▸ Aim of the exercise:
Repeat exactly the lines of the listing below, please, starting with the first and ending with the line containing "return leaves"; leave out the rest.

** Begin **

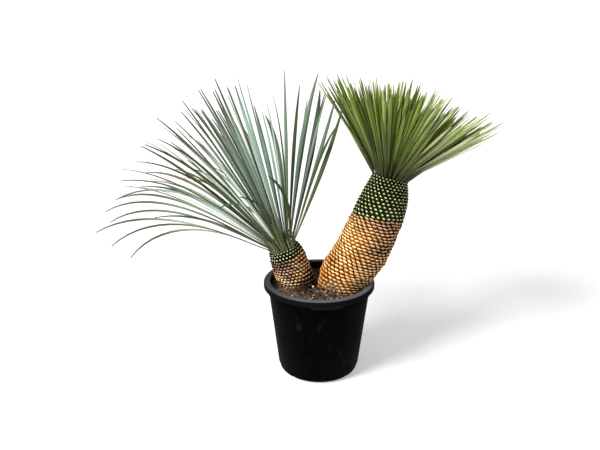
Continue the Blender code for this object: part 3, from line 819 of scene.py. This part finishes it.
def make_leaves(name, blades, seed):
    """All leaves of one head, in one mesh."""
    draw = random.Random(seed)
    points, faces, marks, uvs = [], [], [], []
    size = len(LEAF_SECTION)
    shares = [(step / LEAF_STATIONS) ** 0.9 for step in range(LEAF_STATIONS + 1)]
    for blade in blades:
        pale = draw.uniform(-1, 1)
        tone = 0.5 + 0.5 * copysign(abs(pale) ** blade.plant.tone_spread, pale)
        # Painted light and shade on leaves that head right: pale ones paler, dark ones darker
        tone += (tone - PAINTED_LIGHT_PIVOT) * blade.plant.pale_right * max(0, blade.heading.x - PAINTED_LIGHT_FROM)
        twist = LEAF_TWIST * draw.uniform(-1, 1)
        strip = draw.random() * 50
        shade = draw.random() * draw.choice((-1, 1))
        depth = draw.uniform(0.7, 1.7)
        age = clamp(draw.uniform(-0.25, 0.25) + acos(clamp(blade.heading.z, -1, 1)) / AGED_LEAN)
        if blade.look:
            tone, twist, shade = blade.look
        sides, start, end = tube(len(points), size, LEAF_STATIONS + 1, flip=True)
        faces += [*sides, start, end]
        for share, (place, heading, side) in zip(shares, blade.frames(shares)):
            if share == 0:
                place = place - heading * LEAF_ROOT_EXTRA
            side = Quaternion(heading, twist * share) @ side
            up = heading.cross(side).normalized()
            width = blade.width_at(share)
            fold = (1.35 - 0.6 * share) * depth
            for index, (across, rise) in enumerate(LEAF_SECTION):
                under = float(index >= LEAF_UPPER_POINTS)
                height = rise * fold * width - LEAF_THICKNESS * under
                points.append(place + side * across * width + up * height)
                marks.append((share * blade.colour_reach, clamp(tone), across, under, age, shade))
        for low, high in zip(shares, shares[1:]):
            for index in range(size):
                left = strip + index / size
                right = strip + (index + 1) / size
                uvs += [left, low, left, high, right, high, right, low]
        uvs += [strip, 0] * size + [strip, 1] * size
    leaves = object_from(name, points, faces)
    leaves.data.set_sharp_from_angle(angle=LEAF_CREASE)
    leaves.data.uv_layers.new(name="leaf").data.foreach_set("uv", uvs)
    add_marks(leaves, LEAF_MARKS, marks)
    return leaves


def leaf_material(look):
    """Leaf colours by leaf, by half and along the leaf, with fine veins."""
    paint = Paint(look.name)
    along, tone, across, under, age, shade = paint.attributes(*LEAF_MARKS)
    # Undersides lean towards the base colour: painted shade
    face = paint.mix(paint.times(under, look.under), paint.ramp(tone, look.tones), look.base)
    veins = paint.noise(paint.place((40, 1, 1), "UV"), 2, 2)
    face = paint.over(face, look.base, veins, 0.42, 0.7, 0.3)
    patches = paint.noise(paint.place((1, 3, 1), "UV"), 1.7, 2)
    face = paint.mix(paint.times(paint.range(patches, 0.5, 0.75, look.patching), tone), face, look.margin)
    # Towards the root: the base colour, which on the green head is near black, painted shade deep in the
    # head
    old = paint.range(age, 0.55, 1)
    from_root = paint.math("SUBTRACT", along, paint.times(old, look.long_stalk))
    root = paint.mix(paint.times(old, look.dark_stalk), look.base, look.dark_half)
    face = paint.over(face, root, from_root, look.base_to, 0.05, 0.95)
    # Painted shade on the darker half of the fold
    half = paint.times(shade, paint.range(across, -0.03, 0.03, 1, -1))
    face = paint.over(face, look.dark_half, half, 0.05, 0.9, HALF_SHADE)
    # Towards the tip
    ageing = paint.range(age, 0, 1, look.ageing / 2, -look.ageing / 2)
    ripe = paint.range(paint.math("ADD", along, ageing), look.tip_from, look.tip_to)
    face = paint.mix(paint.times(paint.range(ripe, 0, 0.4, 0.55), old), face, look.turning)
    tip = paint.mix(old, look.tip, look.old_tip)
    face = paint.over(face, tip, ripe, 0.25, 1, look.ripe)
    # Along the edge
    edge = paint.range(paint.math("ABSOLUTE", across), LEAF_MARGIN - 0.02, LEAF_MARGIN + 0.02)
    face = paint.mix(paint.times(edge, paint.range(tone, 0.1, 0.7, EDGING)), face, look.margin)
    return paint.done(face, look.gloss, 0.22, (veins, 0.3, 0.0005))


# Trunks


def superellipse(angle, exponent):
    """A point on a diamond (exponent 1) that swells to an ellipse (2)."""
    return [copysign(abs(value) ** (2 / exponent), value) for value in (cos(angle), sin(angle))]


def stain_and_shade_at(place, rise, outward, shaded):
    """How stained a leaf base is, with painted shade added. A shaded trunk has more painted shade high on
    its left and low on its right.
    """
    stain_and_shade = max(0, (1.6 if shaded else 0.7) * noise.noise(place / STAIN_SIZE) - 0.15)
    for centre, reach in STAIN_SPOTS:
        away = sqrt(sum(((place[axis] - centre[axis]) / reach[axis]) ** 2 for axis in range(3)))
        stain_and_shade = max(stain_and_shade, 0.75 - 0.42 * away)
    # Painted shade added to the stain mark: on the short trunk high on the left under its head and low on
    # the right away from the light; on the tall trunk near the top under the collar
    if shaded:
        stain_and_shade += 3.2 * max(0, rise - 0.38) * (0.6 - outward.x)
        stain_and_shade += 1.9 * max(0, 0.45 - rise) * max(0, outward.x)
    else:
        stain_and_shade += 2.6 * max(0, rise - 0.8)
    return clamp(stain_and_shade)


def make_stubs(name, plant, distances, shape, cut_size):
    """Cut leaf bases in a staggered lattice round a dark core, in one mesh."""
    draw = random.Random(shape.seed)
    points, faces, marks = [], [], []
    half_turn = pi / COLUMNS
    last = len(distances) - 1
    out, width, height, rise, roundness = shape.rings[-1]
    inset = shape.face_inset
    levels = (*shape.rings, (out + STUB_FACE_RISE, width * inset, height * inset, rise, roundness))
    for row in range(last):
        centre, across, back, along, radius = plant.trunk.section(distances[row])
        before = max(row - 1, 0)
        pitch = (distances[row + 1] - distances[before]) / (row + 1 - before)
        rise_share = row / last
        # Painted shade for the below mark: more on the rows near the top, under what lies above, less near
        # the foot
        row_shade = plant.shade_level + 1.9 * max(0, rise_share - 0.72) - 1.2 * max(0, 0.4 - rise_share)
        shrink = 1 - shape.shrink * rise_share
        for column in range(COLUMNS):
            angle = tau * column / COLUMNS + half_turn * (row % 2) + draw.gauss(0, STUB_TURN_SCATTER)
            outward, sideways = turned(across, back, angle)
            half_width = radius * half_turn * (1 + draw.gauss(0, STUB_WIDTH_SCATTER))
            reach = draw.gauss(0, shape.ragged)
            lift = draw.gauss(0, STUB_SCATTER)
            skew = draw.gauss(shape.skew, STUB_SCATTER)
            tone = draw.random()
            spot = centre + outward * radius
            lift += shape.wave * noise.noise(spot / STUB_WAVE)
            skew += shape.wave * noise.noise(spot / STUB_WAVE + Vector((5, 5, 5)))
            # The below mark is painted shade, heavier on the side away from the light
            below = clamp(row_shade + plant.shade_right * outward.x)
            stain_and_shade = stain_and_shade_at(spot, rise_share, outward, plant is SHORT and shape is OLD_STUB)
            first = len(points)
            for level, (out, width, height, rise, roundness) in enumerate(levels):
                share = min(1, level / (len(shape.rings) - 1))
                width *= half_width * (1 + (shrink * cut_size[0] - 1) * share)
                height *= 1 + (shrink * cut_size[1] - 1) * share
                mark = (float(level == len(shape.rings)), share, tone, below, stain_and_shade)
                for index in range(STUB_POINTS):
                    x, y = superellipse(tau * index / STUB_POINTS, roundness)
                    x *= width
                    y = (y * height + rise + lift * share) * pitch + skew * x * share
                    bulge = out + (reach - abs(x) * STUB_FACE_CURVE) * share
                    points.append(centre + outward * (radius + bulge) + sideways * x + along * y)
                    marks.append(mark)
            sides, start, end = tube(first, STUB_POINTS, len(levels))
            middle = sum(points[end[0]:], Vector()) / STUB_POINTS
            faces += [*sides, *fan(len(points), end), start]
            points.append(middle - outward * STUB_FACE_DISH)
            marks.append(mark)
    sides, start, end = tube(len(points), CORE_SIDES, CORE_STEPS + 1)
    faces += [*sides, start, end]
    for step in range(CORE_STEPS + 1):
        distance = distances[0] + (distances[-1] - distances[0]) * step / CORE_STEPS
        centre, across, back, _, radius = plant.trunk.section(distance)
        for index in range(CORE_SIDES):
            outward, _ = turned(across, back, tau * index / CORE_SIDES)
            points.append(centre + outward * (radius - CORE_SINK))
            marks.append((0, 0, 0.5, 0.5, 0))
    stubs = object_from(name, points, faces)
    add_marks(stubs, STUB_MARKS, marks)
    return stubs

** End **

▸ Written response:
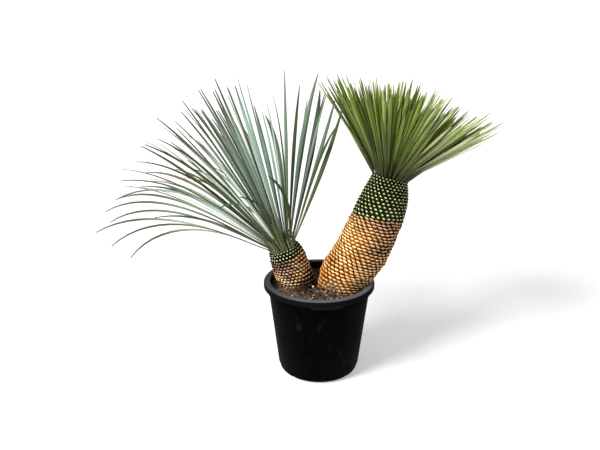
Continue the Blender code for this object: part 3, from line 819 of scene.py. This part finishes it.
def make_leaves(name, blades, seed):
    """All leaves of one head, in one mesh."""
    draw = random.Random(seed)
    points, faces, marks, uvs = [], [], [], []
    size = len(LEAF_SECTION)
    shares = [(step / LEAF_STATIONS) ** 0.9 for step in range(LEAF_STATIONS + 1)]
    for blade in blades:
        pale = draw.uniform(-1, 1)
        tone = 0.5 + 0.5 * copysign(abs(pale) ** blade.plant.tone_spread, pale)
        # Painted light and shade on leaves that head right: pale ones paler, dark ones darker
        tone += (tone - PAINTED_LIGHT_PIVOT) * blade.plant.pale_right * max(0, blade.heading.x - PAINTED_LIGHT_FROM)
        twist = LEAF_TWIST * draw.uniform(-1, 1)
        strip = draw.random() * 50
        shade = draw.random() * draw.choice((-1, 1))
        depth = draw.uniform(0.7, 1.7)
        age = clamp(draw.uniform(-0.25, 0.25) + acos(clamp(blade.heading.z, -1, 1)) / AGED_LEAN)
        if blade.look:
            tone, twist, shade = blade.look
        sides, start, end = tube(len(points), size, LEAF_STATIONS + 1, flip=True)
        faces += [*sides, start, end]
        for share, (place, heading, side) in zip(shares, blade.frames(shares)):
            if share == 0:
                place = place - heading * LEAF_ROOT_EXTRA
            side = Quaternion(heading, twist * share) @ side
            up = heading.cross(side).normalized()
            width = blade.width_at(share)
            fold = (1.35 - 0.6 * share) * depth
            for index, (across, rise) in enumerate(LEAF_SECTION):
                under = float(index >= LEAF_UPPER_POINTS)
                height = rise * fold * width - LEAF_THICKNESS * under
                points.append(place + side * across * width + up * height)
                marks.append((share * blade.colour_reach, clamp(tone), across, under, age, shade))
        for low, high in zip(shares, shares[1:]):
            for index in range(size):
                left = strip + index / size
                right = strip + (index + 1) / size
                uvs += [left, low, left, high, right, high, right, low]
        uvs += [strip, 0] * size + [strip, 1] * size
    leaves = object_from(name, points, faces)
    leaves.data.set_sharp_from_angle(angle=LEAF_CREASE)
    leaves.data.uv_layers.new(name="leaf").data.foreach_set("uv", uvs)
    add_marks(leaves, LEAF_MARKS, marks)
    return leaves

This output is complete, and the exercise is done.